Real Estate News: What’s with the low inventory?
Over the past few months, I’m sure you’ve heard about our low inventory and believe it or not, we’ve just hit a new low.
At the end of January, we only had 1.2-month supply of single- family homes on the market, which according to Colorado Association of Realtors (CAR), is a 29.4 percent fall from 1.7 months in January 2015.
The inventory of unsold condos and townhomes were even tighter – a whopping 0.7-month of supply! A 41.7 percent fall from a 1.2-month supply in January 2015.
What this means is if buyer demand remained the same and no new homes or listings were added to the market, our inventory would be all gone in three weeks.
Generally speaking, winter does not supply a high number of homes for sale so it’s a factor that our inventory is low. It is a possibility that our numbers will rise a little in spring and summer. However, it’s not likely that there will be a high jump of additional listings.

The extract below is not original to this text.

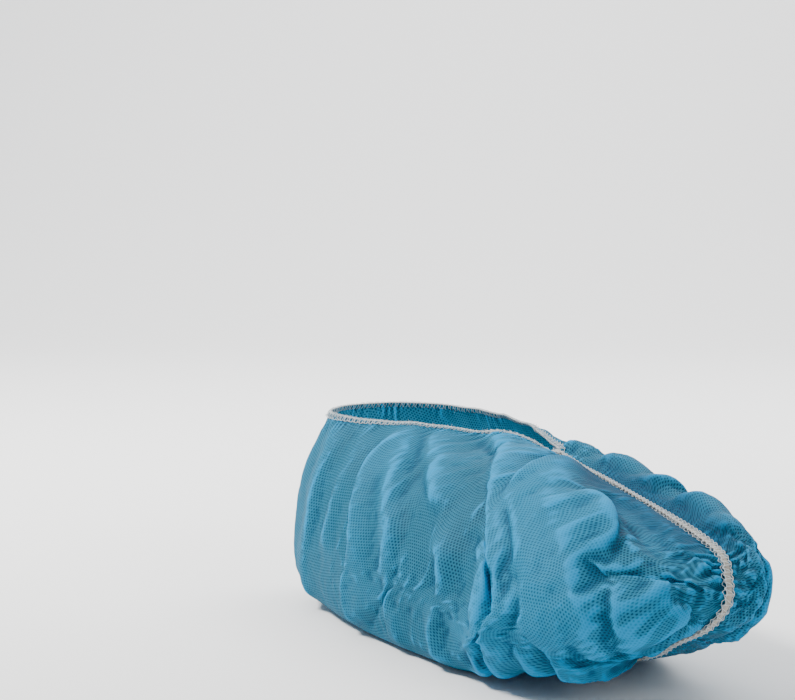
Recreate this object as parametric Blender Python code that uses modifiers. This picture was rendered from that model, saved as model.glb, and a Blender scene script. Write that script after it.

So at the moment, buyers are in multiple bidding wars, much like last spring and summer, where they are willing to bid higher than asking price.
A situation like this is, of course, great news for sellers, as prices will likely continue to rise. On the other hand, sellers are also buyers. Sellers can sell their homes at top dollar but they also have to pay a high price for a replacement home especially in Colorado. However, as spring approaches, it’s likely that sellers will take advantage of the strong market and list their homes.
According to CAR, this is lowest months of inventory since at least 2010.
Although bleek in numbers, there’s always a sunny side. We had gone over year-over-year statistics a few newsletters ago and about 3,000 new single-family home listings were added in January, a 3.5 percent year-over-year increase.
The average sales price of a single-family home rose 11.5 percent to $405,929. The average price of condos and townhomes jumped 16.3 percent to $270,215. The year-over- year median price of a single-family home rose 10.3 percent to $344,000, while the median prices of condos/townhomes at $215,000 rose 15.4 percent.